The Federal Center for Nutrition (BZfE) offers a simple basic recipe: Simply mix 200 grams of dried fruit of your choice with 100 grams of nuts, kernels, seeds or cereal flakes in a blender. This creates a sticky, viscous mass from which around 15 balls the size of pralines can be rolled. If you like the energy balls to be particularly creamy, simply fold in a spoonful of peanut butter, according to the advice of the BZfE. The snack balls can be refined with vanilla, cinnamon, poppy seeds, cocoa or grated coconut.

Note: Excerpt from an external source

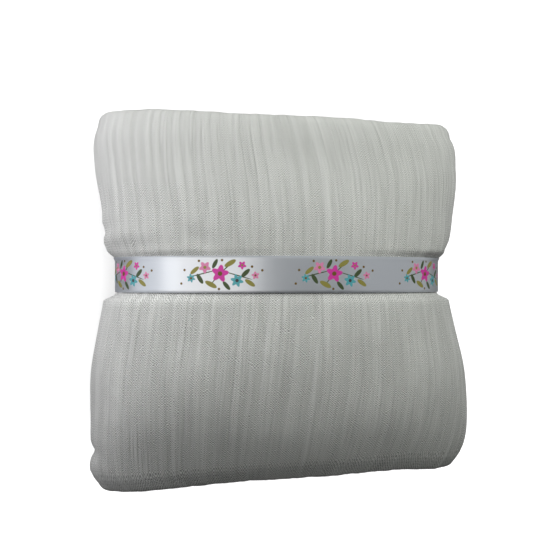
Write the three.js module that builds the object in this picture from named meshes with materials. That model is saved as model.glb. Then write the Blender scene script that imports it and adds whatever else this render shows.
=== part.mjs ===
// A four-layer muslin stroller blanket, folded in half twice along its length and wound into a
// flat oval roll, with a satin ribbon round its waist. Millimetres, +Z up. The roll lies on its
// back, with its axis along Y. The origin is at the centre of its footprint, on the surface.
import * as THREE from "three";
import { mergeVertices } from "three/addons/utils/BufferGeometryUtils.js";

// Roll
const TURNS = 3; // of the folded strip, from the face to the slit at the roll's core
const CORE_HALF_WIDTH = 58; // the slit's reach to the left and right
const CORE_Z = 2; // the slit's height above the roll's axis
const SQUARENESS = 2.3; // exponent of the oval: 2 is an ellipse
const FLAT_DEPTH = 5; // how far the roll's own weight flattens its back
const LOOSE_EDGE = 222; // degrees round the roll: where the strip's end lies, at the back left
const LOOSE_TROUGH = 2; // depth beside the strip's end, and the height of the end over it
const LOOSE_RIDGE = 1.2;

// Ends of the roll. Each turn is a strip of four layers. These rows say, from a turn's outer face
// inwards, how far the cloth lies below the crest of the strip's folds.
const FOLD_DEPTH = 8; // down to the groove between two turns
const UPPER_FOLDS = [FOLD_DEPTH, 1.2, 0.2, 3.6, 2.2]; // a fold of two layers, then two hems
const LOWER_FOLDS = [FOLD_DEPTH, 1.8, 0, 0.3, 2.2]; // one fold round all four layers
const CREEP = 0.8; // each turn lies below the one outside it, by at most twice this

// Ribbon
const RIBBON_WIDTH = 22;
const RIBBON_THICKNESS = 1;
const RIBBON_Y = 15.5; // its middle, above the roll's own middle
const CLEARANCE = 0.3; // between the ribbon and the cloth

// Where the ribbon draws the roll in
const SEAT_MARGIN = 0.6; // the pressed band is wider than the ribbon by this on each side
const SEAT_RUN = 5; // the cloth rises back beside the ribbon over this distance
const SEAT_SIDE = 6.5; // depth at the left and right
const SEAT_FRONT = 1.2;
const SEAT_BACK = 7.5;

// Crinkles that run along the roll
const CRINKLE_HEIGHT = 0.7;

// Facets
const COLUMNS = 84; // round the roll
const STEPS_BELOW = 13; // along the roll, from the ribbon to the lower end
const STEPS_ABOVE = 11; // from the ribbon to the upper end

// How far the cloth reaches from the roll's axis, at places along it
const REACH = [
  { y: -120, left: 118.5, right: 112, front: 37, back: 59 },
  { y: -110, left: 122.5, right: 122.5, front: 42, back: 64 },
  { y: -100, left: 123.5, right: 126, front: 47, back: 65.5 },
  { y: -90, left: 124, right: 127.6, front: 52, back: 66 },
  { y: -80, left: 124, right: 127.8, front: 56.5, back: 66 },
  { y: -65, left: 124, right: 127.2, front: 61.2, back: 66 },
  { y: -50, left: 123.6, right: 125.4, front: 63.8, back: 66 },
  { y: -20, left: 119, right: 118.2, front: 65.3, back: 64 },
  { y: 15, left: 114, right: 112, front: 63, back: 62 },
  { y: 50, left: 116, right: 115.6, front: 63.2, back: 63 },
  { y: 85, left: 121, right: 119.4, front: 61.4, back: 64 },
  { y: 106, left: 121, right: 115, front: 59.5, back: 62 },
  { y: 118, left: 116, right: 102, front: 54, back: 57 },
];

// How far the crests of the folds reach along Y from the roll's middle, at angles round it:
// 0 right, 90 front, 180 left. The turns have crept, so the left side is the longest.
const ENDS = [
  { angle: -180, upper: 118, lower: 121 },
  { angle: -120, upper: 115.5, lower: 114.5 },
  { angle: -60, upper: 114, lower: 110.5 },
  { angle: 0, upper: 115, lower: 113 },
  { angle: 30, upper: 113, lower: 112.5 },
  { angle: 60, upper: 110.2, lower: 109.3 },
  { angle: 90, upper: 111, lower: 111 },
  { angle: 120, upper: 113.6, lower: 116 },
  { angle: 150, upper: 116.6, lower: 120.6 },
  { angle: 180, upper: 118, lower: 121 },
];

// Creases pressed across the crinkles: a trough has a positive depth, a ridge a negative one.
// angle: degrees round the roll, 0 right, 90 front, 180 left; spread: half its length, degrees;
// rise: how far it climbs along Y over that half length; width: half its width.
const CREASES = [
  { angle: 154, y: 31, spread: 26, rise: -1.5, width: 4.5, depth: 2.2 },
  { angle: 166, y: 38, spread: 16, rise: -2, width: 3.5, depth: -1.4 },
  { angle: 174, y: 43.5, spread: 10, rise: 0, width: 3, depth: 1.2 },
  { angle: 168, y: 51, spread: 14, rise: -2, width: 4.5, depth: -1.1 },
  { angle: 117, y: 37, spread: 6, rise: 4, width: 5, depth: 1.2 },
  { angle: 12, y: 32, spread: 14, rise: -2, width: 4.5, depth: 2.2 },
  { angle: 178, y: -97, spread: 16, rise: 0, width: 4, depth: 3 },
  { angle: 182, y: -110, spread: 20, rise: 0, width: 7, depth: -1.4 },
  { angle: 8, y: -110, spread: 14, rise: 3, width: 6, depth: 1.6 },
];

const MUSLIN = { color: 0xc9cbc6, roughness: 0.95, metalness: 0 };
const SATIN = { color: 0xe4e6ec, roughness: 0.35, metalness: 0 };

const { smoothstep, lerp, degToRad, radToDeg, euclideanModulo } = THREE.MathUtils;
const seatHalf = RIBBON_WIDTH / 2 + SEAT_MARGIN;
const ringsPerTurn = UPPER_FOLDS.length;
const ringsToCore = TURNS * ringsPerTurn;
const floorReach = Math.max(...REACH.map((row) => row.back)) - FLAT_DEPTH;

const reachCurve = new THREE.CubicInterpolant(
  REACH.map((row) => row.y),
  REACH.flatMap((row) => [row.left, row.right, row.front, row.back]),
  4,
);
const endCurve = new THREE.CubicInterpolant(
  ENDS.map((row) => row.angle),
  ENDS.flatMap((row) => [row.lower, row.upper]),
  2,
);

// The oval's reach from the axis at a place along the roll: the same all over the ribbon's seat.
function reachAt(y) {
  const place = lerp(y, RIBBON_Y, seatShare(y));
  const [left, right, front, back] = reachCurve.evaluate(place);
  return { left, right, front, back };
}

// Where the crests of the folds lie on the upper (side 1) or lower (side -1) end.
function endReach(angle, side) {
  const degrees = euclideanModulo(radToDeg(angle) + 180, 360) - 180;
  const [lower, upper] = endCurve.evaluate(degrees);
  return side > 0 ? upper : lower;
}

// A soft bump of height 1 that fades out at about twice its width.
function bump(distance, width) {
  return Math.exp(-((distance / width) ** 2));
}

// A cosine or sine squared off towards the oval's corners.
function squared(value) {
  return Math.sign(value) * Math.abs(value) ** (2 / SQUARENESS);
}

// Column number to its angle round the roll: the columns start at the loose edge.
function angleOf(column) {
  return degToRad(LOOSE_EDGE) - (2 * Math.PI * column) / COLUMNS;
}

// 1 under the ribbon, fading to 0 beside it.
function seatShare(y) {
  return 1 - smoothstep(Math.abs(y - RIBBON_Y), seatHalf, seatHalf + SEAT_RUN);
}

// How far the ribbon presses the cloth in, at an angle round the roll.
function seatDepth(angle, y) {
  const face = Math.sin(angle) > 0 ? SEAT_FRONT : SEAT_BACK;
  return seatShare(y) * lerp(SEAT_SIDE, face, Math.sin(angle) ** 2);
}

// How far the creases press the cloth in.
function creaseDepth(angle, y) {
  const clearOfSeat = 1 - seatShare(y);
  return CREASES.reduce((sum, crease) => {
    const turn = euclideanModulo(angle - degToRad(crease.angle) + Math.PI, 2 * Math.PI) - Math.PI;
    const along = turn / degToRad(crease.spread);
    const across = y - crease.y - crease.rise * along;
    return sum + clearOfSeat * crease.depth * bump(along, 1) * bump(across, crease.width);
  }, 0);
}

// Uneven crinkles: the columns stand proud by turns that never repeat round the roll.
function crinkleDepth(column, y) {
  const wander = Math.sin(y / 47 + column * 0.6);
  const height = 0.7 * Math.sin(column * 2.4) + 0.5 * Math.sin(column * 4.1 + wander);
  return CRINKLE_HEIGHT * height * (1 - seatShare(y));
}

// Along the back, the strip's end stands over the turn below it, with a trough beside it.
function looseEdgeDepth(column, y) {
  const steps = Math.min(column, COLUMNS - column);
  const shape = LOOSE_TROUGH * bump(steps, 1) - LOOSE_RIDGE * bump(column - 3, 1.5);
  return shape * (1 - seatShare(y));
}

// A point on the roll's face, or lifted off it, at a place along the roll.
function facePoint(column, y, lift = 0) {
  const angle = angleOf(column);
  const cosine = squared(Math.cos(angle));
  const sine = squared(Math.sin(angle));
  const reach = reachAt(y);
  const detail = creaseDepth(angle, y) + crinkleDepth(column, y) + looseEdgeDepth(column, y);
  const depth = seatDepth(angle, y) + detail - lift;
  const wide = (cosine > 0 ? reach.right : reach.left) - depth;
  const tall = (sine > 0 ? reach.front : reach.back) - depth;
  return new THREE.Vector3(wide * cosine, y, Math.max(tall * sine, -floorReach));
}

// How far an end lies below its crests, at a ring counted inwards from the face. In the first
// columns the loose end of the strip grows from nothing to its full thickness.
function foldDrop(column, ring, side) {
  const folds = side > 0 ? UPPER_FOLDS : LOWER_FOLDS;
  const looseRings = Math.min(column, ringsPerTurn);
  if (ring > looseRings) return folds[(ring - looseRings) % ringsPerTurn];
  const share = looseRings / ringsPerTurn;
  const place = ring / Math.max(looseRings, 1);
  const drop = folds[Math.round(place * ringsPerTurn) % ringsPerTurn];
  return lerp(FOLD_DEPTH, drop, share);
}

// The turns under the outermost one have each crept by their own amount.
function creep(angle, ring) {
  const turn = Math.floor(ring / ringsPerTurn);
  return CREEP * turn * (1 + Math.sin(angle + turn));
}

// A point on the upper (side 1) or lower (side -1) end: the rings close in on the core's slit.
function endPoint(column, ring, side) {
  const angle = angleOf(column);
  const reach = endReach(angle, side);
  const core = new THREE.Vector3(CORE_HALF_WIDTH * squared(Math.cos(angle)), 0, CORE_Z);
  const point = facePoint(column, side * (reach - FOLD_DEPTH)).lerp(core, ring / ringsToCore);
  point.y = side * (reach - foldDrop(column, ring, side) - creep(angle, ring));
  return point;
}

// The point at the middle of an end, at the bottom of the slit.
function corePoint(side) {
  return new THREE.Vector3(0, side * (endReach(Math.PI / 2, side) - FOLD_DEPTH), CORE_Z);
}

// A point on the face: share runs from 0 at the ribbon's seat to 1 at the folded edge.
function stationPoint(column, share, side) {
  const seatEdge = RIBBON_Y + side * seatHalf;
  const foldEdge = side * (endReach(angleOf(column), side) - FOLD_DEPTH);
  const eased = (1 - Math.cos(Math.PI * share)) / 2;
  return facePoint(column, lerp(seatEdge, foldEdge, eased));
}

// The skin of a turned shape: place(column, row) gives each point, and rows run up the outside.
// From the row turnFrom on, the facets are split along their other diagonal.
function turnedSkin(rowCount, place, turnFrom = rowCount) {
  const rows = Array.from({ length: rowCount }, (_, row) => new THREE.Vector2(1, row));
  const geometry = new THREE.LatheGeometry(rows, COLUMNS);
  const position = geometry.getAttribute("position");
  const corners = geometry.index.array;
  for (let column = 0; column <= COLUMNS; column += 1) {
    for (let row = 0; row < rowCount; row += 1) {
      const point = place(column % COLUMNS, row);
      position.setXYZ(column * rowCount + row, point.x, point.y, point.z);
    }
  }
  for (let column = 0; column < COLUMNS; column += 1) {
    for (let row = turnFrom; row < rowCount - 1; row += 1) {
      const a = column * rowCount + row;
      const b = a + rowCount;
      corners.set([a, b, b + 1, a, b + 1, a + 1], (column * (rowCount - 1) + row) * 6);
    }
  }
  geometry.deleteAttribute("normal");
  geometry.deleteAttribute("uv");
  const welded = mergeVertices(geometry);
  welded.computeVertexNormals();
  return welded;
}

// The wound blanket: lower end from its core outwards, face, then the upper end inwards.
function makeRoll() {
  const rows = [() => corePoint(-1)];
  for (let ring = ringsToCore - 1; ring >= 0; ring -= 1) {
    rows.push((column) => endPoint(column, ring, -1));
  }
  for (let step = STEPS_BELOW - 1; step >= 0; step -= 1) {
    rows.push((column) => stationPoint(column, step / STEPS_BELOW, -1));
  }
  for (let step = 0; step < STEPS_ABOVE; step += 1) {
    rows.push((column) => stationPoint(column, step / STEPS_ABOVE, 1));
  }
  const upperEnd = rows.length;
  for (let ring = 0; ring < ringsToCore; ring += 1) {
    rows.push((column) => endPoint(column, ring, 1));
  }
  rows.push(() => corePoint(1));
  return turnedSkin(rows.length, (column, row) => rows[row](column), upperEnd);
}

// The ribbon: a flat band that follows the pressed cloth at an even distance.
function makeRibbon() {
  const inner = CLEARANCE;
  const outer = CLEARANCE + RIBBON_THICKNESS;
  const lower = RIBBON_Y - RIBBON_WIDTH / 2;
  const upper = RIBBON_Y + RIBBON_WIDTH / 2;
  const corners = [
    { lift: inner, y: lower },
    { lift: outer, y: lower },
    { lift: outer, y: upper },
    { lift: inner, y: upper },
    { lift: inner, y: lower },
  ];
  return turnedSkin(corners.length, (column, row) => {
    const corner = corners[row];
    return facePoint(column, corner.y, corner.lift);
  });
}

function makeNode(name, geometry, finish) {
  const mesh = new THREE.Mesh(geometry, new THREE.MeshStandardMaterial(finish));
  mesh.name = name;
  return mesh;
}

const group = new THREE.Group();
group.add(makeNode("blanket", makeRoll(), MUSLIN));
group.add(makeNode("ribbon", makeRibbon(), SATIN));

// Stand the roll on the surface, with the middle of its footprint at the origin.
const box = new THREE.Box3().setFromObject(group);
const middle = box.getCenter(new THREE.Vector3());
group.position.set(-middle.x, -middle.y, -box.min.z);
group.updateMatrixWorld(true);

export default group;
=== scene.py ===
"""A muslin stroller blanket, folded, wound into a roll and held by a printed satin ribbon.

The blanket is one sheet: folded in half twice along its length, and wound up from one end. The
roll lies on its back with its axis along Y. Sizes are in metres and angles in degrees, and an
angle round the roll is 0 at the right, 90 at the front (the top), and 180 at the left.
"""

import logging
import math
from dataclasses import dataclass, field
from enum import Enum

import bpy
import numpy as np
from mathutils import Matrix, Vector


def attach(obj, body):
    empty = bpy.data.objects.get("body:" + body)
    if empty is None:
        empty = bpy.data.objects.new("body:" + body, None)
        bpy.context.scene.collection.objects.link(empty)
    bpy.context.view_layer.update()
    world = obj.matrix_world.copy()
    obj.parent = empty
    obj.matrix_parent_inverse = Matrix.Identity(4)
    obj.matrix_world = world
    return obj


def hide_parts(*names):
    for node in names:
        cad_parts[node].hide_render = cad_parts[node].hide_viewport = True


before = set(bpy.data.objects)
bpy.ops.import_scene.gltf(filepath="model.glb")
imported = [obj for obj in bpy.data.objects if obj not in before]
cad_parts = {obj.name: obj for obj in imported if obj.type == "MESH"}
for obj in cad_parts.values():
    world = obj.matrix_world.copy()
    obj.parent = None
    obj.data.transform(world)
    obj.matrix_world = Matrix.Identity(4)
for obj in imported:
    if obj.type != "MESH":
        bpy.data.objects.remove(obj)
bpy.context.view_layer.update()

LOG = logging.getLogger("blanket")
MM = 0.001
Pair = tuple[float, float]
Triple = tuple[float, float, float]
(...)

Another idea for a quick snack comes from nutritionist Binder. And it even gets a sluggish intestine going: 125 grams of low-fat quark are mixed with two tablespoons of cream and water and one tablespoon of linseed oil. Fold in a teaspoon of freshly ground flaxseeds - and fruit. Finished!

"Berries are particularly well tolerated," explains Elke Binder. In this muesli variant, the sugar content is limited to the fructose of the berries. But it's also possible without it: "The quark can also be eaten spicy with herbs with baked potatoes."